California is currently undergoing a historic drought, which is why the state is forcing its residents to conserve water through drastic measures. However, the rest of the United States could soon feel the impact of the drought too.
According to Michael Martinez and Alexandra Meeks of CNN, the most populous state in the nation grows more than a third of its vegetables and nearly two-thirds of the fruits and nuts. U.S. Department of Agriculture economist Annemarie Kuhns explained how consumers would feel the impact.
"The drought in California does have the potential to impact the price we pay for fresh fruit and fresh vegetables and dairy and fresh eggs we pay at the counter," Kuhns said. "We are not sure what the exact impact will be."
Kuhns claimed to CNN that fresh fruit prices could rise between 2.5 percent and 3.5 percent, while vegetable prices could increase between 2 percent and 3 percent, which are both close to historical average increases. However, she noted that the U.S. dollar is currently strong in the markets, which means producers could import crops to make up for the shortfall.
"What economists don't know yet is whether farmers will plant fewer crops because of the drought," Martinez and Meeks wrote, citing Kuhns. "Those decisions are now being made in the field and could boost supermarket prices."
However, the drought in California is only part of a much larger one affecting the American West and Southwest. CNN cited the U.S. Drought Monitor, which stated that the Western drought affected more than 52 million people, including those living in states such as Texas and Oklahoma.
"Straining under a drought that began in 2012, ranchers in Texas and Oklahoma last year saw smaller grazing pastures, paid more for feed, and experienced difficulties accessing water to cool their cattle," Martinez and Meek wrote.
The USDA reported that consumers paid 12.1 percent more for beef and veal in 2014 thanks to the ongoing drought. CNN, citing the feds, projected that prices for beef and veal could rise by as much as 6 percent; the historical average is around 4.1 percent.
"There's other areas being affected," Kuhns said.

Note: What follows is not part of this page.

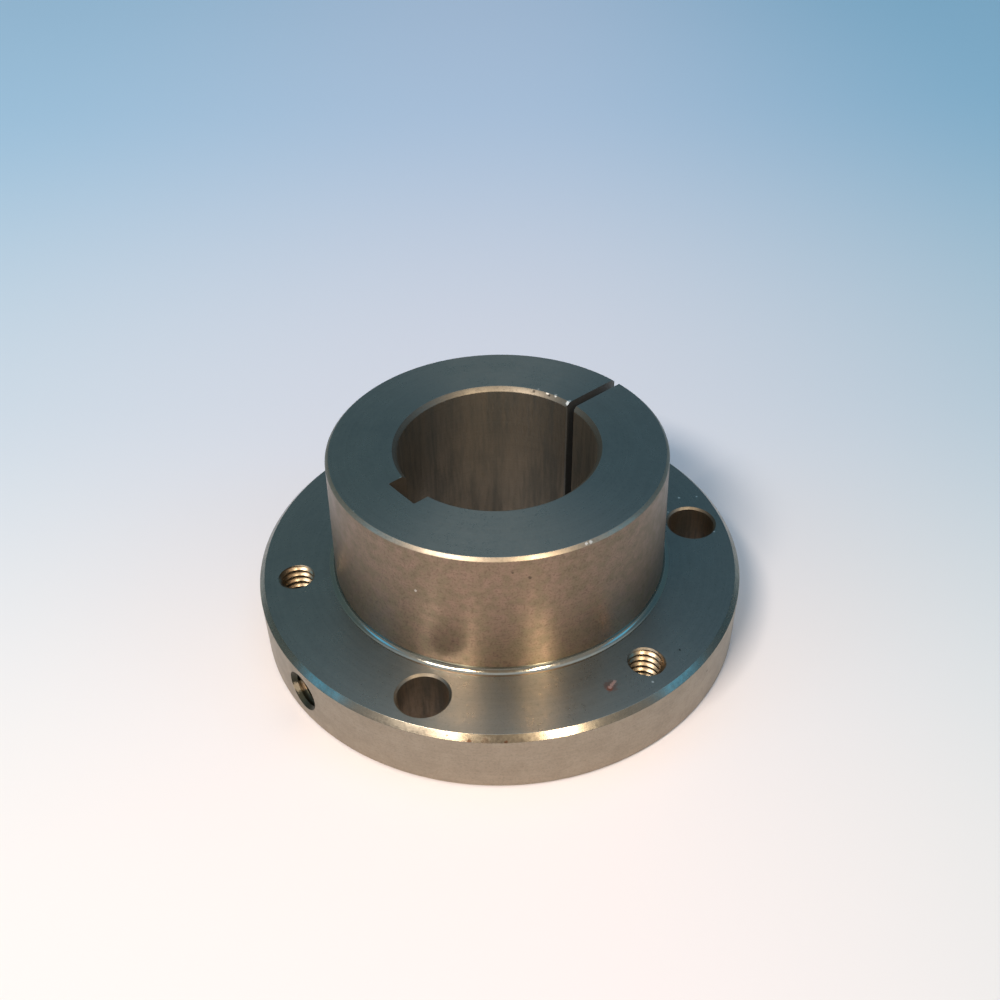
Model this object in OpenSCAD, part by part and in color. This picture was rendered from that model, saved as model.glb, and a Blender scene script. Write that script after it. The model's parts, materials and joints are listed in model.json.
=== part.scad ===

Climatologist Benjamin Cook, who works at the NASA Goddard Institute for Space Studies in New York City, told Tia Ghose of LiveScience that conditions in California could worsen in the coming decades.
"Climate change is going to lead to overall much drier conditions toward the end of the 21st century than anything we've seen in probably the last 1,000 years," Cook said.
However, experts told Ghose that California was "unlikely to become a parched, uninhabitable hellscape." They indicated that the state could plan ahead to have enough water to support the millions of people who live there.
"There are a lot of opportunities to deal with these potentially significant droughts in the future, but we just need to be a little bit proactive about it and we need to plan ahead," Cook said.
Cook argued that the water shortage in California is largely due to agriculture, which uses about 70 to 80 percent of the state's total water. He noted that water-thirsty crops such as almonds and lettuce would have to be replaced by more drought-tolerant crops.
"The state could help subsidize a shift to drip irrigation, which delivers moisture directly to a plant's roots," Ghose wrote, citing Cook.
Despite the attention-grabbing headlines and drier conditions, bioclimatologist A. Park Williams told Ghose that agriculture could become "a less prominent part" of California's economy.
"In the next few decades, warming is not going to cause California to be a wasteland," Williams said.